Data items
>> START

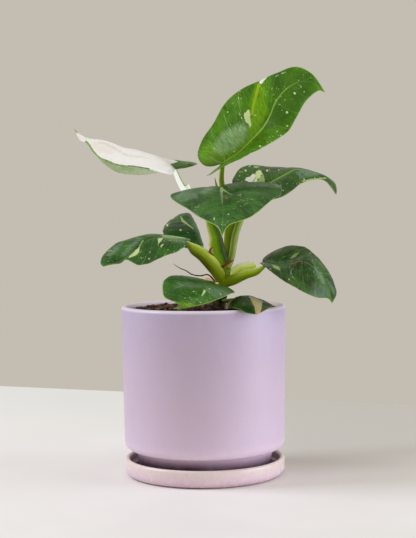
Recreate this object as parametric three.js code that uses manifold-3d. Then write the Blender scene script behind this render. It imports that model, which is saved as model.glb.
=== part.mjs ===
// Potted white knight philodendron: a young plant in a straight-sided glazed pot that stands in its saucer.
// Millimetres, +Z up, the viewer on the -Y side. The origin is the centre of the saucer's flat underside.
import * as THREE from "three";
import { mergeVertices } from "three/addons/utils/BufferGeometryUtils.js";
import Module from "manifold-3d";

const wasm = await Module();
wasm.setup();

// Clearance that every piece keeps to the next one
const GAP = 0.3;

// Vertices nearer than this are one
const MERGE_DISTANCE = 1e-3;

// Segments round the pot, the saucer and the soil
const ROUND_SEGMENTS = 40;

// Saucer: a low dish with a rounded outer wall
const SAUCER = { radius: 68.3, baseRadius: 62, height: 14.8, wall: 4.4, floor: 6, edge: 2.1, corner: 3 };

// Pot: an almost straight wall over a narrower foot that stands inside the saucer
const POT = {
  rimRadius: 70,
  rimSteps: 5,
  lowRadius: 68.2,
  height: 144,
  wall: 6,
  bodyBottom: 23.4,
  bodyFillet: 9.5,
  bodyFilletStart: -80,
  footTopRadius: 58.5,
  footRadius: 55.5,
  footRing: 7,
  recess: 2,
  floor: 6.5,
  innerStep: 31,
  innerStepDrop: 5,
  innerStepWidth: 4,
  innerFootRadius: 50,
  innerCorner: 3,
  drainRadius: 6,
};

// Soil: fills the pot to just under the rim and rises a little round the stem
const SOIL = { wallLevel: 141, shoulderLevel: 142.5, moundLevel: 143, moundRadius: 30 };

// Blades are leathery and thin. Rows of faces cross the midrib; power makes them fan out near the base, and
// the last row stops just short of the tip, where it would have no width.
const BLADE = { thickness: 1.0, rows: 12, halfColumns: 3, power: 1.7, end: 0.985 };

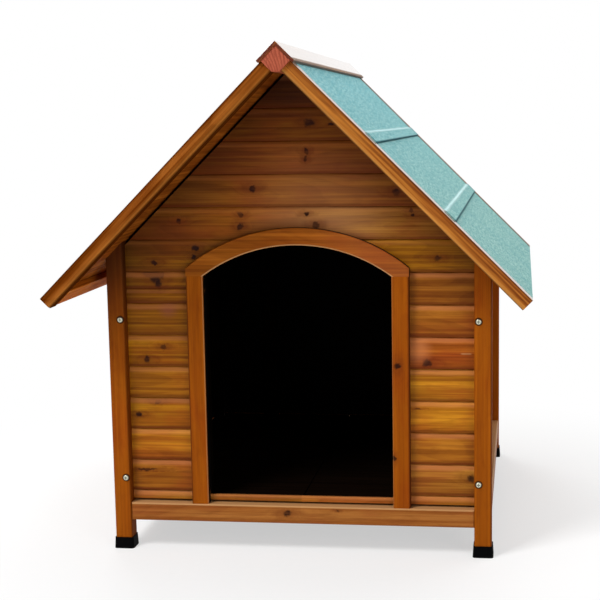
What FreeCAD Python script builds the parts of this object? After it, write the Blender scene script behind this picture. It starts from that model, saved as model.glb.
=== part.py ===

>> END

• _What to produce_: Starting at the first line of the data above, please restate word for word every line up to and including the one that holds "wasm.setup();", and add nothing else.

• _Final result_:
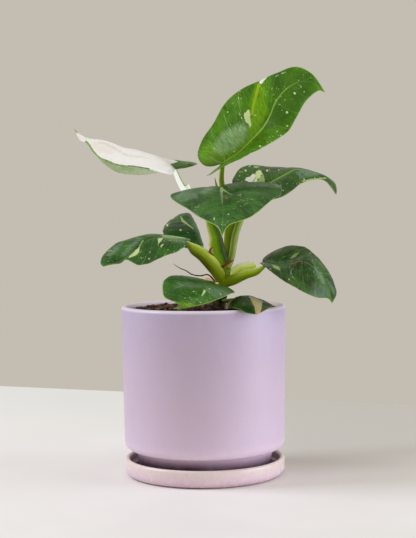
Recreate this object as parametric three.js code that uses manifold-3d. Then write the Blender scene script behind this render. It imports that model, which is saved as model.glb.
=== part.mjs ===
// Potted white knight philodendron: a young plant in a straight-sided glazed pot that stands in its saucer.
// Millimetres, +Z up, the viewer on the -Y side. The origin is the centre of the saucer's flat underside.
import * as THREE from "three";
import { mergeVertices } from "three/addons/utils/BufferGeometryUtils.js";
import Module from "manifold-3d";

const wasm = await Module();
wasm.setup();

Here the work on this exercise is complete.